The Marines have long banned their service members from accessing Twitter, Facebook or MySpace from government computers. An order released Monday allowed some Marines, such as public affairs officers, to apply for a waiver to use the sites.

"Social networking sites have always been banned from government computers," said Lt. Craig Thomas, a Marine Corps spokesman. "Bandwidth needs to go to the operators."

Marines are allowed to access the sites from their own computers or from recreational computers provided on military bases in the U.S. and overseas.

But Marines are expected not to reveal any secrets or details from upcoming operations, Thomas said.

"What you do on your own time is your own business, as long as you keep to the Marine Corps ethos of honor, courage and commitment," he said.

Despite the Marines' ban, numerous Defense officials from other services maintain personal Facebook pages. And a number of top commanders and officers maintain public sites.

They include Mullen, chairman of the Joint Chiefs of Staff, and Army Gen. Ray Odierno, the top commander in Iraq.

On Mullen's Facebook site, his staff posts articles about the chairman and statements on current events. Mullen also uses Twitter to post comments about events in which he has participated.

Needless to say, Mullen's staff is not posting the skinny on the admiral's meetings with top Pakistani officials or his advice to President Obama.

Mullen's aides said he drafts his tweets himself, although sometimes he has his staff post them. On Tuesday, Mullen received questions on his Twitter page about whether he was going to continue to use the service.

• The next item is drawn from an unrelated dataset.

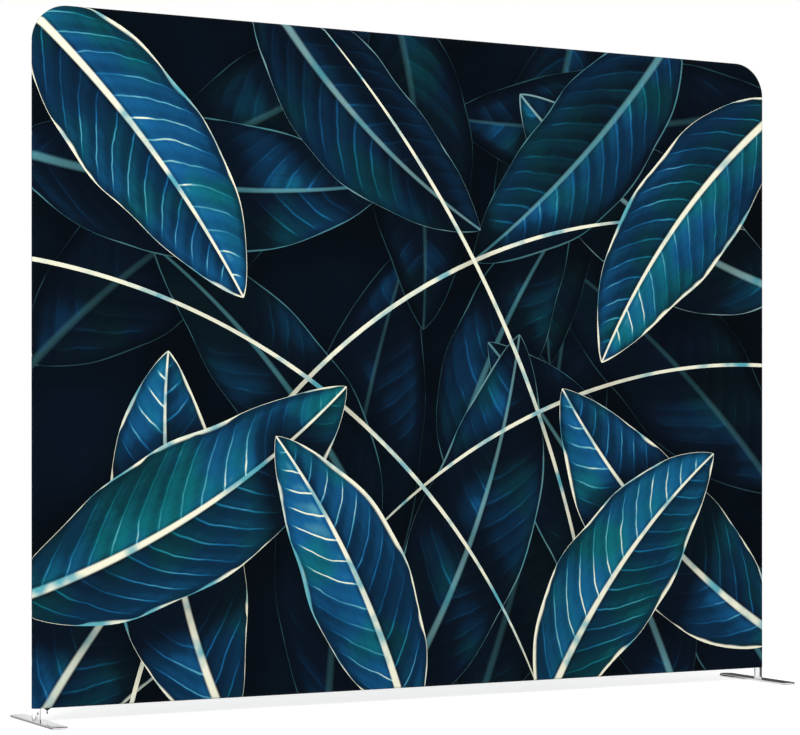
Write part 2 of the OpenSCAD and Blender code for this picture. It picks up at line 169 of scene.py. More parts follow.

"Obviously we need to find the right balance between security and transparency. We are working on that," Mullen wrote. "But am I still going to tweet? You bet."

Navy Capt. John Kirby, a spokesman for Mullen, said the chairman had seen the usefulness of using social media to communicate with the public.

"The genie is out of the bottle," Kirby said. "There is just such a power in it, we have to find a way to achieve this balance.

"No one wants to provide information to potential enemies," he said, "but this is a dialogue that we cannot afford not to be a part of."